The ’44 Yanks, a shadow of their former selves, still found themselves in first place for a week after Labor Day. On Friday, September 29, they were in Sportsman’s Park, St. Louis, trailing the Browns and Tigers by three games with four games left on the schedule. A “crowd” of 6,172 turned out for the biggest games in Browns history as Bonham and Borowy went down in a
doubleheader loss, 4–1 and 1–0, to eliminate the Yankees. The Browns won the only American League pennant in their history. (They moved to Baltimore in 1953.)

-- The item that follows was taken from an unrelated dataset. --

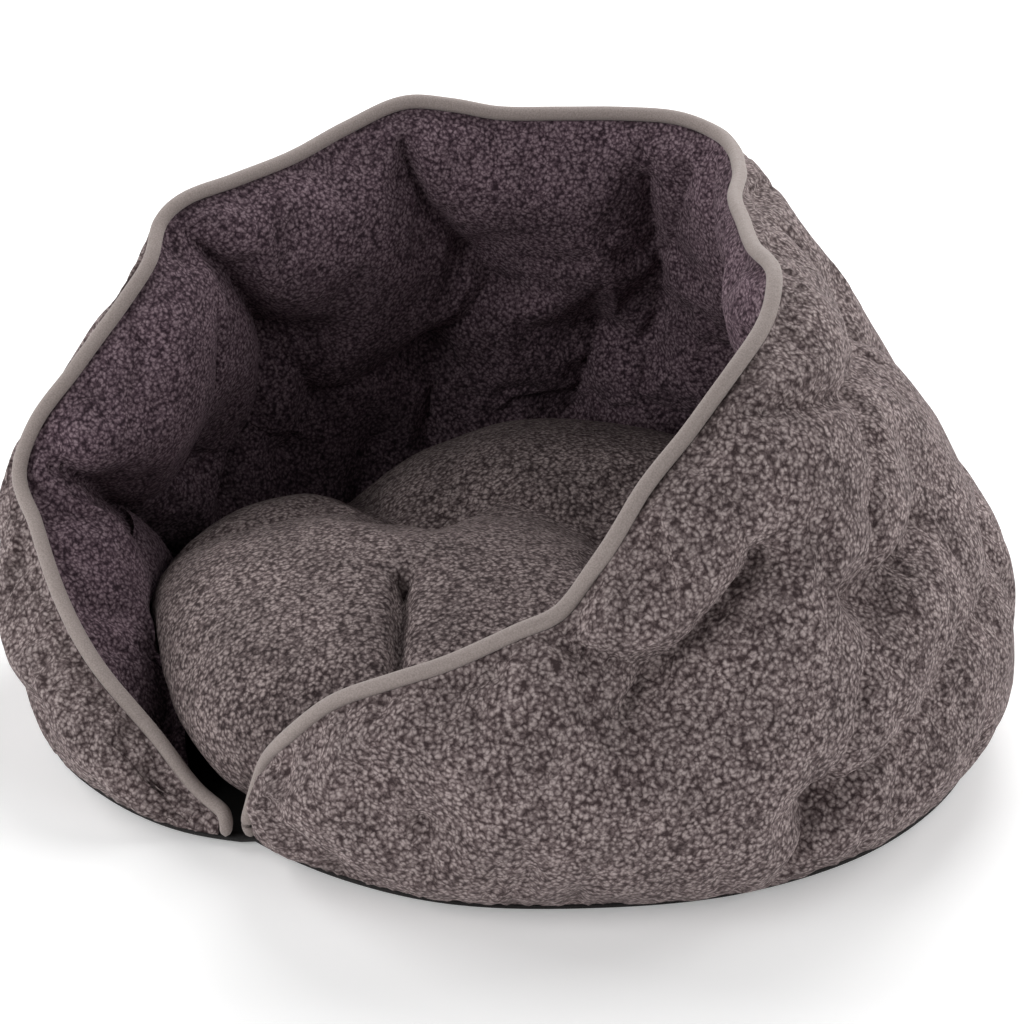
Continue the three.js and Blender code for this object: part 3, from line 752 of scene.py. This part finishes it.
class Room:
    """How far out the cushion may reach, at each turn and height, before it meets the wall."""

    TURN_STEP = 3
    LEVEL_STEP = 6
    LEVELS = 22
    TOP = LEVELS - 1.001  # just short of the last level
    OPEN = 196  # where there is no wall
    GAP = 1.2

    def __init__(self, grid):
        points = grid.reshape(-1, 3) / MM
        column, level = self.bin(points)
        columns = np.floor(column).astype(int) % (360 // self.TURN_STEP)
        levels = np.floor(level).astype(int)
        low = levels < self.LEVELS
        self.reach = np.full((360 // self.TURN_STEP, self.LEVELS), float(self.OPEN))
        np.minimum.at(self.reach, (columns[low], levels[low]), np.hypot(*points.T[:2])[low])

    def bin(self, points):
        """The column and the level of each point, with the part of a step that is left over."""
        turn = np.degrees(np.arctan2(points[..., 0], -points[..., 1])) % 360
        return turn / self.TURN_STEP, np.maximum(points[..., 2], 0) / self.LEVEL_STEP

    def between(self, column, level, across):
        """The reach at a level, this share of the way from one column to the next."""
        here = self.reach[column % len(self.reach), level]
        ahead = self.reach[(column + 1) % len(self.reach), level]
        return here * (1 - across) + ahead * across

    def press(self, points):
        """The points with those that the wall leaves no room for set back to it."""
        column, level = self.bin(points)
        column = column - 0.5
        level = np.clip(level - 0.5, 0, self.TOP)
        left = np.floor(column).astype(int)
        low = np.floor(level).astype(int)
        across = column - left
        upward = level - low
        lower, upper = (self.between(left, low + step, across) for step in (0, 1))
        room = lower * (1 - upward) + upper * upward - self.GAP
        radius = np.hypot(points[..., 0], points[..., 1])
        share = np.minimum(1, room / np.maximum(radius, 1))
        pressed = points.copy()
        pressed[..., :2] *= share[..., None]
        return pressed


def taken_apart(piece):
    """The points and faces of a piece with its modifiers applied. The piece is removed."""
    mesh = evaluated_mesh(piece)
    points = points_of(mesh)
    faces = [list(face.vertices) for face in mesh.polygons]
    bpy.data.objects.remove(piece)
    return points, faces


def remeshed(piece, voxel):
    """The points and faces of a piece rebuilt in small squares of one size. The piece is removed."""
    modifier = piece.modifiers.new("remesh", "REMESH")
    modifier.mode = "VOXEL"
    modifier.voxel_size = voxel
    return taken_apart(piece)


def make_cushion(room):
    turn, angle = np.meshgrid(
        np.arange(CUSHION_COLUMNS) * 360 / CUSHION_COLUMNS,
        np.linspace(-90, 90, CUSHION_RINGS + 1)[1:-1],
        indexing="ij",
    )
    rings = room.press(cushion_surface(turn, angle))
    index = np.arange(turn.size).reshape(turn.shape)
    faces = quads(np.append(index, index[:1], axis=0))
    faces.append(index[:, 0][::-1].tolist())
    faces.append(index[:, -1].tolist())
    rough = add_object("rough_cushion", rings.reshape(-1, 3) * MM, faces)
    points, faces = remeshed(rough, CUSHION_VOXEL)
    places = points / MM
    held = (places[:, 2] < CUSHION_UNDERSIDE + 1).astype(float)
    is_top = places[:, 2] > CUSHION_MIDDLE_HEIGHT / 2
    for _, _, *line in CUSHION_FOLDS:
        near = 1 - fold_distance(places, line) / FOLD_HOLD
        held = np.maximum(held, np.clip(near * is_top, 0, 1))
    swollen = swell(points, faces, held, CUSHION_GROWTH, CUSHION_PRESSURE, CUSHION_CAP)
    swollen = room.press(swollen / MM)
    swollen[:, 2] = np.maximum(swollen[:, 2], CUSHION_UNDERSIDE)
    coarse = add_object("coarse_cushion", swollen * MM, faces)
    subdivision = coarse.modifiers.new("subdivision", "SUBSURF")
    subdivision.levels = subdivision.render_levels = 1
    points, faces = taken_apart(coarse)
    return add_object("loose_cushion", pinched(points / MM) * MM, faces)


def pinched(places):
    """The cushion's points with the slit pressed in."""
    distance = fold_distance(places, SLIT)
    deep = SLIT_DEPTH * np.exp(-((distance / SLIT_HALF_WIDTH) ** 2))
    shallow = SLIT_SHOULDER * np.exp(-((distance / SLIT_SHOULDER_REACH) ** 2))
    is_top = places[:, 2] > CUSHION_MIDDLE_HEIGHT / 2
    sunk = places.copy()
    sunk[:, 2] -= np.where(is_top, deep + shallow, 0)
    return sunk


# Materials
HEATHER = ((0.04, 0.026, 0.027), (0.135, 0.102, 0.102), (0.4, 0.335, 0.325))
# the cushion's tones are the outer cover's heather made darker: painted shade for the shade that the wall
# casts over the cushion
SHADED_HEATHER = ((0.028, 0.018, 0.019), (0.11, 0.083, 0.083), (0.35, 0.29, 0.28))
PLUM = ((0.026, 0.015, 0.021), (0.09, 0.058, 0.073), (0.27, 0.2, 0.225))
FLEECE_NUB = 0.0021
PLUSH_NUB = 0.0018
TONE_LEVELS = (0.2, 0.44, 0.8)  # how high in the pile its dark, middle and light tones lie
NUB_BEND = 1.6  # how far a nub's outline wanders, in nubs
NUB_BEND_SIZE = 2  # of that wandering, in nubs
NUB_DEPTH = 0.4  # in nubs
STRAND_LENGTH = 1.2  # of a curled strand on the nubs, in nubs
STRAND_BAND = 0.22  # how close together the strands lie
STRAND_SHARE = 0.25  # how much of the pile's relief is strands; the rest is nubs
FIBRE_SIZE = 1 / 3  # of the finest relief, in nubs
FIBRE_SHARE = 0.3
PATCH_SIZE = 0.02
PATCH_CONTRAST = 0.16  # how much lighter or darker than the rest a patch may be

PIPING_TONES = ((0.26, 0.215, 0.2), (0.36, 0.31, 0.29))
PIPING_GRAIN_SIZE = 1 / 1500
PIPING_GRAIN_SHARE = 0.25  # of its relief, beside the puckers
PIPING_PUCKER_LENGTH = 6.25  # in millimetres, as the cord's attribute is
BOTTOM_TONES = ((0.02, 0.018, 0.018), (0.006, 0.005, 0.005))
BOTTOM_WEAVE_SIZE = 1 / 900


class Look:
    """A material and its nodes."""

    def __init__(self, name):
        self.material = bpy.data.materials.new(name)
        self.material.use_nodes = True
        self.tree = self.material.node_tree
        self.shader = self.tree.nodes["Principled BSDF"]
        self.place = self.add("TexCoord", {}).outputs["Object"]

    def set(self, node, inputs):
        """Sets each input of a node to a value or joins it to another node's output."""
        for name, value in inputs.items():
            if isinstance(value, bpy.types.NodeSocket):
                self.tree.links.new(value, node.inputs[name])
            else:
                node.inputs[name].default_value = value

    def add(self, kind, inputs):
        node = self.tree.nodes.new("ShaderNode" + kind)
        self.set(node, inputs)
        return node

    def noise(self, size, detail, distortion=0.0):
        """Soft grain of this size, in metres."""
        inputs = {"Vector": self.place, "Scale": 1 / size, "Detail": detail, "Distortion": distortion}
        return self.add("TexNoise", inputs).outputs["Fac"]

    def calculate(self, operation, *values):
        """The result of a sum on values or on other nodes' outputs."""
        node = self.add("Math", {})
        node.operation = operation
        self.set(node, dict(enumerate(values)))
        return node.outputs[0]

    def tones(self, value, colours, levels):
        """The colours at these levels of the value, blended in between."""
        node = self.add("ValToRGB", {"Fac": value})
        elements = node.color_ramp.elements
        for level in levels[1:-1]:
            elements.new(level)
        for element, colour, level in zip(elements, colours, levels):
            element.position = level
            element.color = (*colour, 1)
        return node.outputs["Color"]

    def relief(self, height, strength, depth):
        """Roughens the surface with a height in shares of the depth."""
        bump = self.add("Bump", {"Height": height, "Strength": strength, "Distance": depth})
        self.set(self.shader, {"Normal": bump.outputs["Normal"]})


def fleece(name, dark, middle, light, nub, sheen):
    """Nubbly fleece: nubs of this width with curled strands on them, dark in the pits between them."""
    look = Look(name)
    curl = look.add("TexNoise", {"Vector": look.place, "Scale": 1 / (NUB_BEND_SIZE * nub)})
    bent = look.add("VectorMath", {})
    bent.operation = "MULTIPLY_ADD"
    look.set(bent, {0: curl.outputs["Color"], 1: (NUB_BEND * nub,) * 3, 2: look.place})
    nubs = look.add("TexVoronoi", {"Vector": bent.outputs[0], "Scale": 1 / nub})
    nub_tops = look.calculate("SUBTRACT", 1, nubs.outputs["Distance"])
    strands = look.calculate("PINGPONG", look.noise(nub * STRAND_LENGTH, 1, 0.4), STRAND_BAND)
    strands = look.calculate("MULTIPLY", strands, STRAND_SHARE / STRAND_BAND)
    pile = look.calculate("MULTIPLY_ADD", nub_tops, 1 - STRAND_SHARE, strands)
    height = look.calculate("MULTIPLY_ADD", look.noise(nub * FIBRE_SIZE, 3), FIBRE_SHARE, pile)
    look.relief(height, strength=0.8, depth=NUB_DEPTH * nub)

    patches = look.add("MapRange", {"Value": look.noise(PATCH_SIZE, 3), "From Min": 0.3, "From Max": 0.7})
    look.set(patches, {"To Min": 1 - PATCH_CONTRAST, "To Max": 1 + PATCH_CONTRAST})
    colour = look.add("VectorMath", {})
    colour.operation = "SCALE"
    tones = look.tones(pile, (dark, middle, light), TONE_LEVELS)
    look.set(colour, {0: tones, "Scale": patches.outputs["Result"]})
    look.set(look.shader, {"Base Color": colour.outputs[0], "Roughness": 0.95, "Specular IOR Level": 0.15})
    look.set(look.shader, {"Sheen Weight": sheen, "Sheen Roughness": 0.6, "Sheen Tint": (*light, 1)})
    return look


def piping_cloth():
    """Smooth cloth drawn over a cord: a fine grain, and small puckers across the cord."""
    look = Look("piping_cloth")
    grain = look.noise(PIPING_GRAIN_SIZE, 2)
    along = look.add("Attribute", {})
    along.attribute_name = "along"
    puckers = look.add("TexNoise", {"Scale": 1 / PIPING_PUCKER_LENGTH, "Detail": 3})
    puckers.noise_dimensions = "1D"
    look.set(puckers, {"W": along.outputs["Fac"]})
    height = look.calculate("MULTIPLY_ADD", grain, PIPING_GRAIN_SHARE, puckers.outputs["Fac"])
    look.relief(height, strength=0.6, depth=0.0006)
    look.set(look.shader, {"Base Color": look.tones(grain, PIPING_TONES, (0.3, 0.7)), "Roughness": 0.85})
    look.set(look.shader, {"Specular IOR Level": 0.2, "Sheen Weight": 0.15})
    return look


def bottom_material():
    """Near-black woven cloth."""
    look = Look("bottom_cloth")
    inputs = {"Vector": look.place, "Scale": 1 / BOTTOM_WEAVE_SIZE, "Randomness": 0.3}
    weave = look.add("TexVoronoi", inputs).outputs["Distance"]
    look.relief(weave, strength=0.5, depth=0.0004)
    look.set(look.shader, {"Base Color": look.tones(weave, BOTTOM_TONES, (0, 1)), "Roughness": 0.8})
    return look


def paint(piece, look):
    piece.data.materials.clear()
    piece.data.materials.append(look.material)


# Stage
CAMERA_AZIMUTH = 39
CAMERA_ELEVATION = 25
CAMERA_DISTANCE = 1.5
CAMERA_FOCUS = Vector((0, 0, 0.12))
PHOTO_SIZE = 1024
PHOTO_LENS = 3216  # in the photo's pixels
PHOTO_CENTRE = (505, 470)  # the pixel that the camera's focus falls on
SENSOR = 36
LIGHT_FOCUS = Vector((0, 0, 0.1))
LIGHT_DISTANCE = 1.9
LIGHT_SIZE = 1.2
# Lights: degrees to the camera's right, degrees up, and watts
LIGHTS = (
    ("back_low", 160, 30, 16),
    ("back_high", 160, 55, 14),
    ("right", 110, 30, 12.5),
    ("left", -110, 30, 16),
    ("front_left", -50, 25, 14),
    ("front_right", 50, 25, 10),
)
SKY = 0.1
FLOOR_GLOW = 0.25
FLOOR_HALF = 4.0  # metres from its middle to each edge
WHITE = (1, 1, 1, 1)


def towards(azimuth, elevation):
    """The direction from the bed to a place at this azimuth, 0 at the entrance, and elevation."""
    azimuth = math.radians(azimuth)
    elevation = math.radians(elevation)
    flat = math.cos(elevation)
    return Vector((math.sin(azimuth) * flat, -math.cos(azimuth) * flat, math.sin(elevation)))


def make_camera():
    data = bpy.data.cameras.new("camera")
    camera = bpy.data.objects.new("camera", data)
    bpy.context.scene.collection.objects.link(camera)
    back = towards(CAMERA_AZIMUTH, CAMERA_ELEVATION)
    right = towards(CAMERA_AZIMUTH + 90, 0)
    above = back.cross(right)
    aside, over = (PHOTO_SIZE / 2 - pixel for pixel in PHOTO_CENTRE)
    ahead = -back + right * aside / PHOTO_LENS - above * over / PHOTO_LENS
    camera.location = CAMERA_FOCUS + back * CAMERA_DISTANCE
    camera.rotation_euler = ahead.to_track_quat("-Z", "Y").to_euler()
    data.sensor_width = SENSOR
    data.lens = PHOTO_LENS / PHOTO_SIZE * SENSOR
    bpy.context.scene.camera = camera


def make_light(name, azimuth, elevation, power):
    data = bpy.data.lights.new(name, "AREA")
    data.shape = "DISK"
    data.size = LIGHT_SIZE
    data.energy = power
    light = bpy.data.objects.new(name, data)
    bpy.context.scene.collection.objects.link(light)
    outward = towards(azimuth, elevation)
    light.location = LIGHT_FOCUS + outward * LIGHT_DISTANCE
    light.rotation_euler = (-outward).to_track_quat("-Z", "Y").to_euler()


def make_stage():
    corners = np.array([(-1, -1, 0), (1, -1, 0), (1, 1, 0), (-1, 1, 0)]) * FLOOR_HALF
    floor = add_object("floor", corners, [[0, 1, 2, 3]], smooth=False)
    look = Look("floor")
    look.set(look.shader, {"Base Color": (0.9, 0.9, 0.9, 1), "Roughness": 0.9})
    look.set(look.shader, {"Emission Color": WHITE, "Emission Strength": FLOOR_GLOW})
    paint(floor, look)
    world = bpy.data.worlds.new("world")
    world.use_nodes = True
    background = world.node_tree.nodes["Background"]
    background.inputs["Color"].default_value = WHITE
    background.inputs["Strength"].default_value = SKY
    bpy.context.scene.world = world
    for name, beside_camera, elevation, power in LIGHTS:
        make_light(name, CAMERA_AZIMUTH + beside_camera, elevation, power)
    bpy.context.scene.view_settings.view_transform = "Standard"


# The bed
make_camera()
make_stage()

outer_grid, inner_grid = swollen_wall()
outer_cover = make_cover("outer_cover", outer_grid, 1)
inner_cover = make_cover("inner_cover", inner_grid, -1)
piping = make_piping()
panel = make_panel()
cushion = make_cushion(Room(inner_grid))

paint(outer_cover, fleece("outer_fleece", *HEATHER, nub=FLEECE_NUB, sheen=0.25))
paint(cushion, fleece("cushion_fleece", *SHADED_HEATHER, nub=FLEECE_NUB, sheen=0.25))
paint(inner_cover, fleece("inner_plush", *PLUM, nub=PLUSH_NUB, sheen=0.2))
paint(piping, piping_cloth())
paint(panel, bottom_material())

for piece, node, slot_name in (
    (outer_cover, "outer_wall", "outer_fleece"),
    (inner_cover, "inner_wall", "inner_plush"),
    (piping, "rim_piping", "piping_cloth"),
    (panel, "bottom_panel", "bottom_cloth"),
    (cushion, "cushion", "cushion_fleece"),
):
    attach(piece, BODY)
    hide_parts(node)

It was tough to lose to the Browns, and McCarthy saw no good side to it. To have won with his makeshift lineup would have been quite a feat, and certainly would have set aside his “push-button manager” knock. The Yanks finished third, six games out.

Chapter Nineteen

LARRY MACPHAIL BEGAN THINKING about buying the Yankees in March of 1944. They had been, in his mind, “available for the right price” ever since Ruppert’s death. He felt that ownership couldn’t go on forever under the arrangement in Ruppert’s will.

MacPhail was an unlikely man to own the Yankees. They were as conservative an organization as existed in sports, and the tone set by Barrow and McCarthy was all business: Give the fans a good team, and they will come. There would be no place for the flamboyance of a MacPhail, who was always thinking promotion.